= TO DO =
Below are records; reproduce exactly the lines from the one that has "make_body()" through the one that has "if empty is", ends included, and nothing more.

□ □ □ □ □ □ □

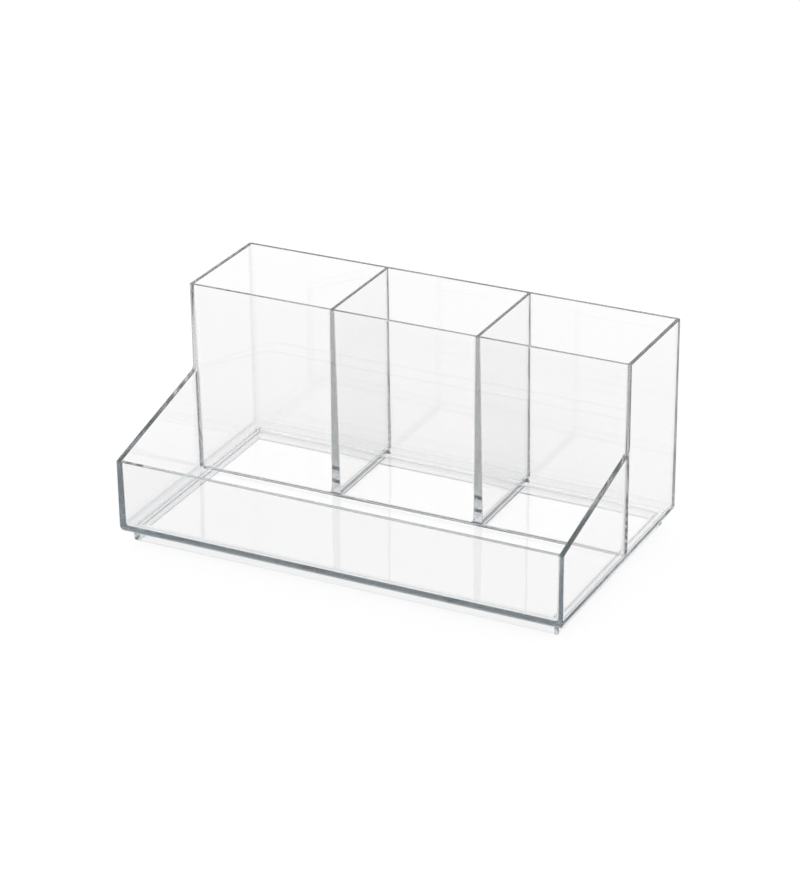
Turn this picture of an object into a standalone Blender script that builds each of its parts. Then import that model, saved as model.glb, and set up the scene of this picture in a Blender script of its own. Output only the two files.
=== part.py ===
# Makeup organizer in clear plastic: three tall cups behind a shallow tray with sloping wings.
# X runs from left to right, Y from front to back, Z up from the table. All sizes are in metres.
import math

import bmesh
import bpy
from mathutils import Vector

# Outside sizes
overall_width = 0.230
overall_depth = 0.134
overall_height = 0.1061
tray_reach = 0.0735
tray_rim_height = 0.0431
wing_top_height = 0.0616

# Wall thicknesses: a moulded wall is thinnest at its rim and grows towards the floor
rim_wall = 0.0020
root_wall = 0.0029
cup_front_rim = 0.0018
cup_front_root = 0.0030
divider_rim = 0.0017
divider_root = 0.0042
floor_thickness = 0.0034

# Roundings
edge_radius = 0.0040
cove_radius = 0.0020
divider_flare = 0.0020
cup_front_flare = 0.0008
back_corner_radius = 0.0030
front_corner_radius = 0.0010
step_edge_radius = 0.0012
inner_corner_radius = 0.0006
tray_corner_radius = 0.0019
wing_nose_radius = 0.0012
wing_crook_radius = 0.0030
rim_round = 0.0003

# Foot ring under the floor
foot_height = 0.0056
foot_side_inset = 0.0042
foot_end_inset = 0.0053
foot_root = 0.0028
foot_tip = 0.0024
foot_corner_radius = 0.0010
foot_tip_radius = 0.0012
foot_fillet = 0.0020

# The cement line left between two pieces, and the back wall's returns along the sides
bond_line = 0.0003
corner_return = 0.0010

# How finely the round stretches are cut
corner_steps = 6
edge_steps = 6
cove_steps = 5
rim_steps = 3

# Sizes that follow from the ones above
half_width = overall_width / 2
half_depth = overall_depth / 2
floor_bottom = foot_height
floor_top = floor_bottom + floor_thickness
pan_rim = floor_bottom + max(edge_radius, floor_thickness + cove_radius)
wall_seat = pan_rim + bond_line
floor_seat = floor_top + bond_line
cup_front_place = tray_reach - half_depth
wing_rise = (wing_top_height - tray_rim_height) / tray_reach
tray_cove_top = wing_top_height - wing_rise * tray_corner_radius - rim_round
back_corner_reach = max(back_corner_radius, root_wall + inner_corner_radius)
return_front = half_depth - back_corner_reach - corner_return
side_back_end = return_front - bond_line
least_step = rim_round / 10
cup_width = (overall_width - 2 * rim_wall - 2 * divider_rim) / 3
divider_place = (cup_width + divider_rim) / 2


def quarter_turn(steps):
    """Angles from nothing to a right angle."""
    return [math.pi / 2 * i / steps for i in range(steps + 1)]


def between(height, root, rim, top):
    """Thickness at a height of a wall that is root thick at the floor and rim thick at its top."""
    return rim + (root - rim) * (top - height) / (top - floor_top)


def wall_thickness(height):
    """Thickness of the four outer walls, which share one draft up to the cup rims."""
    return between(height, root_wall, rim_wall, overall_height)


def hollow_inset(height):
    """How far the inner face lies inside the outer one, with the cove where wall meets floor."""
    drop = min(cove_radius, max(0, floor_top + cove_radius - height))
    return wall_thickness(height) + cove_radius - math.sqrt(cove_radius**2 - drop**2)


def flare(height, radius):
    """How far a partition spreads to each side where it stands on the floor."""
    drop = min(radius, max(0, floor_top + radius - height))
    return radius - math.sqrt(radius**2 - drop**2)


def edge_shift(radius, distance):
    """How far a rounded edge stays behind its sharp corner at a distance from that corner."""
    rest = max(0, radius - distance)
    return radius - math.sqrt(radius**2 - rest**2)


def rim_levels(top):
    """Heights through the rounding of a rim, from just below it to its top."""
    return [top - rim_round * (1 - math.sin(a)) for a in quarter_turn(rim_steps)]


def spread_out(values):
    """Values in rising order, without those that all but repeat the one before."""
    kept = []
    for value in sorted(values):
        if not kept or value - kept[-1] > least_step:
            kept.append(value)
    return kept


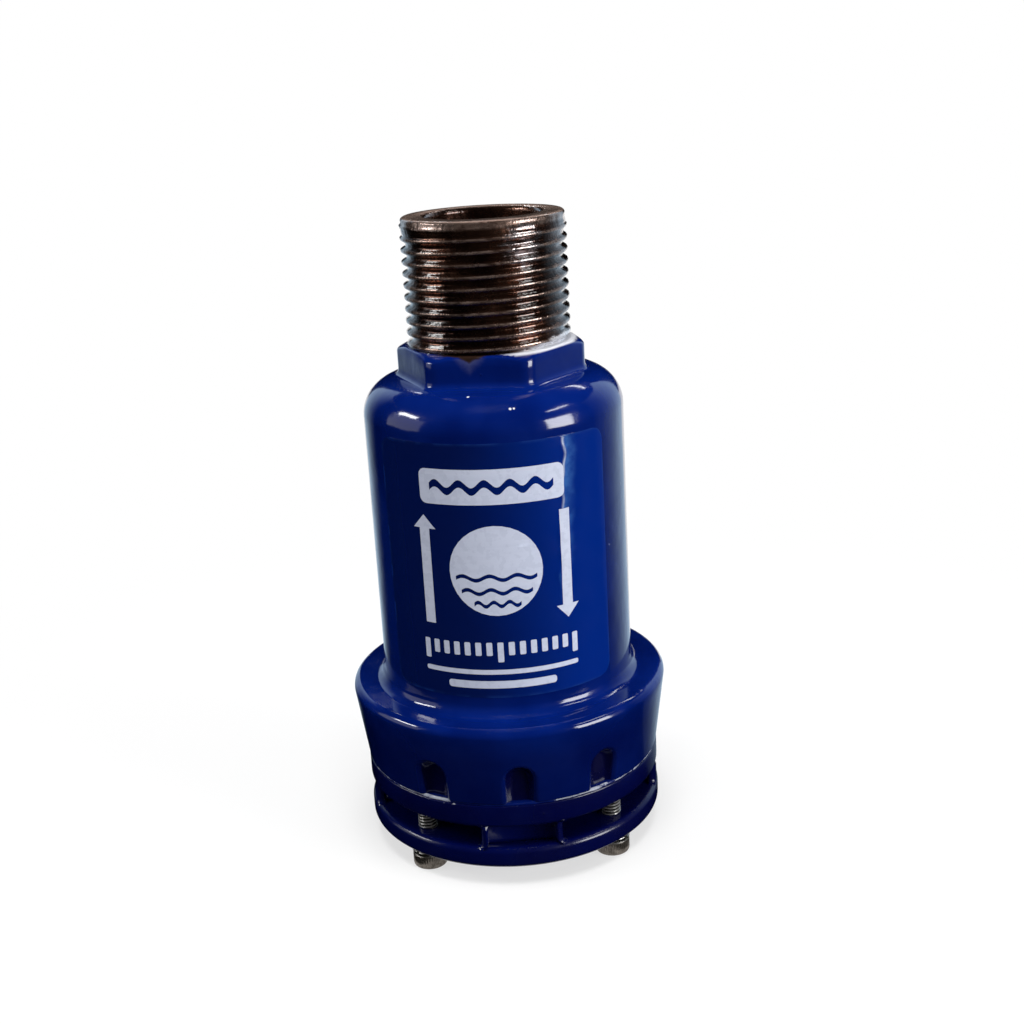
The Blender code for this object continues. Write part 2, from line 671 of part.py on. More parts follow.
def make_baffle():
    profile = [
        (BUSH_HOLE_RADIUS, Z_BUSH_TOP),
        (BOSS_RADIUS, Z_BUSH_TOP),
        (BOSS_RADIUS, Z_BAFFLE_TOP),
        (BAFFLE_RADIUS, Z_BAFFLE_TOP),
        (BAFFLE_RADIUS, Z_BAFFLE),
        (BOSS_RADIUS, Z_BAFFLE),
        (BOSS_RADIUS, Z_BOSS),
        (BUSH_HOLE_RADIUS, Z_BOSS),
    ]
    baffle = turned("inlet_baffle", profile, parts, brass, INNER_STEPS)
    places = screw_places(BAFFLE_HOLES, BAFFLE_HOLE_CIRCLE, 0)
    low = Z_BAFFLE - CUT_PAST
    holes = rods("baffle_holes", BAFFLE_HOLE_RADIUS, places, low, Z_BAFFLE_TOP + CUT_PAST)
    cut(baffle, cutter("baffle_holes", holes))
    profile = [
        (BUSH_BORE, Z_BUSH_TOP),
        (BUSH_RADIUS, Z_BUSH_TOP),
        (BUSH_RADIUS, Z_BUSH_FLANGE),
        (BOSS_RADIUS, Z_BUSH_FLANGE),
        (BOSS_RADIUS, Z_BUSH),
        (BUSH_BORE, Z_BUSH),
    ]
    turned("guide_bush", profile, parts, nylon, SMALL_STEPS)


def snap_ring_outline():
    """An open ring that springs outwards, with an inward ear at each end."""
    outer = CHAMBER_RADIUS + SNAP_RING_GRIP
    inner = outer - SNAP_RING_WIDTH - SNAP_RING_GRIP
    ear = inner - SNAP_EAR_LENGTH
    start = SNAP_RING_GAP / 2
    end = 2 * math.pi - start
    outline = sweep(outer, start, end, INNER_STEPS)
    outline += sweep(ear, end, end - SNAP_EAR_ANGLE, 2)
    outline += sweep(inner, end - SNAP_EAR_ANGLE, start + SNAP_EAR_ANGLE, INNER_STEPS)
    outline += sweep(ear, start + SNAP_EAR_ANGLE, start, 2)
    loops = [outline]
    for angle in (start + SNAP_EAR_ANGLE / 2, end - SNAP_EAR_ANGLE / 2):
        centre = on_circle((inner + ear) / 2, angle)
        loops.append(circle(SNAP_HOLE_RADIUS, TINY_STEPS, centre.xy))
    return loops


def make_snap_ring():
    high = Z_SNAP_RING + SNAP_RING_THICKNESS
    mesh = slab("retaining_ring", snap_ring_outline(), Z_SNAP_RING, high)
    place_object("retaining_ring", mesh, parts, steel)


def make_float():
    """The float and what is clamped to it; the empty on the axis carries them."""
    carrier = bpy.data.objects.new("float_carrier", None)
    carrier.location = (0, 0, Z_SEALING)
    parts.objects.link(carrier)
    tip = math.degrees(math.acos(STEM_WASHER_RADIUS / FLOAT_NOSE_RADIUS))
    side = math.degrees(math.acos(FLOAT_RADIUS / FLOAT_NOSE_RADIUS))
    inset = FLOAT_RADIUS - FLOAT_EDGE
    profile = [(STEM_HOLE_RADIUS, Z_FLOAT_TOP)]
    profile += arc(inset, Z_FLOAT_TOP - FLOAT_EDGE, FLOAT_EDGE, 90, 0, EDGE_STEPS)
    profile += arc(0, Z_NOSE_CENTRE, FLOAT_NOSE_RADIUS, -side, -tip, SHOULDER_STEPS)
    profile.append((STEM_HOLE_RADIUS, Z_TIP))
    float_body = turned("float", profile, parts, nylon, INNER_STEPS, carrier)
    profile = [
        (0, Z_STEM_TOP),
        (STEM_RADIUS - STEM_CHAMFER, Z_STEM_TOP),
        (STEM_RADIUS, Z_STEM_TOP - STEM_CHAMFER),
        (STEM_RADIUS, Z_COLLAR_TOP),
        (STEM_COLLAR_RADIUS, Z_COLLAR_TOP),
        (STEM_COLLAR_RADIUS, Z_COLLAR),
        (STEM_RADIUS, Z_COLLAR),
        (STEM_RADIUS, Z_STEM_FOOT + STEM_CHAMFER),
        (STEM_RADIUS - STEM_CHAMFER, Z_STEM_FOOT),
        (0, Z_STEM_FOOT),
    ]
    stem = turned("float_stem", profile, parts, brass, SMALL_STEPS, carrier)
    high = Z_STEM_WASHER + STEM_WASHER_THICKNESS
    profile = ring_profile(STEM_HOLE_RADIUS, STEM_WASHER_RADIUS, Z_STEM_WASHER, high)
    washer = turned("stem_washer", profile, parts, brass, SMALL_STEPS, carrier)
    loops = [hexagon(NUT_ACROSS_FLATS), circle(STEM_HOLE_RADIUS, HOLE_STEPS)]
    mesh = slab("stem_nut", loops, Z_NUT, Z_NUT + NUT_HEIGHT)
    nut = place_object("stem_nut", mesh, parts, brass, carrier)
    for piece in (float_body, stem, washer, nut):
        piece.matrix_parent_inverse = Matrix.Translation((0, 0, -Z_SEALING))


clear_scene()
parts = new_collection("air_release_valve")
cutters = new_collection("cutters", hidden=True)

enamel = finish("blue enamel", (0.003, 0.02, 0.14), 0.0, 0.18)
steel = finish("zinc plated steel", (0.42, 0.40, 0.38), 1.0, 0.35)
brass = finish("brass", (0.60, 0.44, 0.20), 1.0, 0.30)
rubber = finish("black rubber", (0.015, 0.015, 0.015), 0.0, 0.70)
fibre = finish("grey gasket fibre", (0.30, 0.32, 0.40), 0.0, 0.80)
nylon = finish("white plastic", (0.72, 0.71, 0.66), 0.0, 0.45)

make_body()
make_cover()
make_seals()
make_retainer()
make_cover_screws()
make_baffle()
make_snap_ring()
make_float()
settle(parts)
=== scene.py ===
"""Looks of the air release valve: castings, threads, fasteners, label, finishes and stage.

Lengths are in metres. The valve stands on its screw heads, with the inlet up.
Angles run round the axis from +X towards +Y; the photograph looks along +Y.
"""

import math
from functools import cached_property

import bmesh
import bpy
import numpy as np
from mathutils import Matrix, Vector


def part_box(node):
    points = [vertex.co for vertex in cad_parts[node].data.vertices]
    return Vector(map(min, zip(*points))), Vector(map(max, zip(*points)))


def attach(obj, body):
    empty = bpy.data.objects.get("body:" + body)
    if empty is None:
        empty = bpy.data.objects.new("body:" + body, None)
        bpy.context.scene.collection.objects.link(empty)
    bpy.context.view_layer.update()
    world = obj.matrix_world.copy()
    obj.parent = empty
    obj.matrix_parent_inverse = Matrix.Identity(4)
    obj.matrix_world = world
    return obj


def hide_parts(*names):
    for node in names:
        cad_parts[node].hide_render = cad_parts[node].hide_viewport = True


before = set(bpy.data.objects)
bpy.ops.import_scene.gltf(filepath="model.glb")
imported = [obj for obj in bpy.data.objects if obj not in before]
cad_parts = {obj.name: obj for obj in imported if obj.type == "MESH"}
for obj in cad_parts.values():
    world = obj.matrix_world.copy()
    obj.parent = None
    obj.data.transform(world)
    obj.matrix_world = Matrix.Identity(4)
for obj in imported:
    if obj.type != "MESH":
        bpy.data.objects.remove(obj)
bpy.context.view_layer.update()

MM = 0.001
PI = math.pi

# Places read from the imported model
body_low, body_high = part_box("body")
cover_low, cover_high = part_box("cover")
gasket_low, gasket_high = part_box("cover_gasket")
screw_low, screw_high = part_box("cover_screw_1")
washer_low, washer_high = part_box("lock_washer_1")

Z_RIM = body_high.z
Z_BODY_FACE = body_low.z
FLANGE_TOP_RADIUS = body_high.x
CAP_RADIUS = cover_high.x
Z_CAP = cover_low.z
Z_SPIGOT = cover_high.z
Z_GASKET = gasket_low.z
Z_GASKET_TOP = gasket_high.z
GASKET_RADIUS = gasket_high.x
Z_SCREW_TIP = screw_high.z
HEAD_RADIUS = (screw_high.y - screw_low.y) / 2
SCREW_CIRCLE = math.hypot((screw_low.x + screw_high.x) / 2, (screw_low.y + screw_high.y) / 2)
Z_WASHER = washer_low.z
WASHER_THICKNESS = washer_high.z - washer_low.z

# Body casting
STUB_HEIGHT = 25.3 * MM
HEX_HEIGHT = 6.4 * MM
BARREL_RADIUS = 26.5 * MM
SHOULDER_RADIUS = 7.3 * MM
SHOULDER_TOP_RADIUS = BARREL_RADIUS - SHOULDER_RADIUS
BARREL_HEIGHT = 57.2 * MM
BARREL_FOOT_FILLET = 2.5 * MM
FLANGE_EDGE = 1.8 * MM
FLANGE_FOOT_RADIUS = 31.4 * MM
HEX_APOTHEM = 17.0 * MM
HEX_CORNER = 3.5 * MM
HEX_TURN = math.radians(-99.65)
HEX_EDGE_SLOPE = math.radians(25)
HEX_SOFT_EDGE = 0.45 * MM
HEX_BEVEL = 0.13 * MM
HEX_ROOT_FILLET = 1.5 * MM
CHAMBER_RADIUS = 22.5 * MM
CHAMBER_CHAMFER = 0.7 * MM
BAFFLE_SEAT_DROP = 9.1 * MM
BAFFLE_SEAT_RADIUS = 20.0 * MM
THROAT_DROP = 3.5 * MM
THROAT_EDGE = 0.3 * MM
GROOVE_DEPTH = 1.2 * MM
GROOVE_LOW = 14.2 * MM
GROOVE_HIGH = 12.4 * MM

Z_STUB = Z_RIM - STUB_HEIGHT
Z_HEX = Z_STUB - HEX_HEIGHT
Z_SHOULDER = Z_HEX - SHOULDER_RADIUS
Z_FLANGE = Z_SHOULDER - BARREL_HEIGHT
Z_FLANGE_SIDE = Z_FLANGE - FLANGE_EDGE
Z_THROAT = Z_HEX - THROAT_DROP
Z_BAFFLE_SEAT = Z_HEX - BAFFLE_SEAT_DROP

# Notches in the flange's foot
NOTCH_GROUPS = 2
NOTCHES_PER_GROUP = 3
NOTCH_SPACING = math.radians(33)
NOTCH_HALF = 3.3 * MM
NOTCH_HEIGHT = 8.4 * MM
NOTCH_FLOOR = 29.9 * MM
NOTCH_LIP = 0.4 * MM
NOTCH_SLOPE = 1.9 * MM
Z_NOTCH_TOP = Z_BODY_FACE + NOTCH_HEIGHT

# Inlet stub and its thread
BORE_RADIUS = 11.5 * MM
BORE_CHAMFER = 0.5 * MM
COLLAR_RADIUS = 16.22 * MM
COLLAR_HEIGHT = 1.5 * MM
RIM_ROUND = 0.7 * MM
THREAD_ROOT = 15.42 * MM
THREAD_DEPTH = 1.2 * MM
THREAD_PITCH = 25.4 / 11 * MM
THREAD_RUN_IN = 0.9 * MM
THREAD_RUN_OUT = 1.6 * MM
THREAD_SINK = 1.2 * MM
THREAD_GAP = 0.55 * MM
SHALLOW_START = 0.9 * MM
SHALLOW_LENGTH = 4.2 * MM
STUB_HOLE_RADIUS = THREAD_ROOT - 1.1 * MM
STUB_LEDGE = 0.5 * MM

Z_COLLAR = Z_RIM - COLLAR_HEIGHT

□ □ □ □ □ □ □

= EXERCISE SOLUTION =
make_body()
make_cover()
make_seals()
make_retainer()
make_cover_screws()
make_baffle()
make_snap_ring()
make_float()
settle(parts)
=== scene.py ===
"""Looks of the air release valve: castings, threads, fasteners, label, finishes and stage.

Lengths are in metres. The valve stands on its screw heads, with the inlet up.
Angles run round the axis from +X towards +Y; the photograph looks along +Y.
"""

import math
from functools import cached_property

import bmesh
import bpy
import numpy as np
from mathutils import Matrix, Vector


def part_box(node):
    points = [vertex.co for vertex in cad_parts[node].data.vertices]
    return Vector(map(min, zip(*points))), Vector(map(max, zip(*points)))


def attach(obj, body):
    empty = bpy.data.objects.get("body:" + body)
    if empty is None:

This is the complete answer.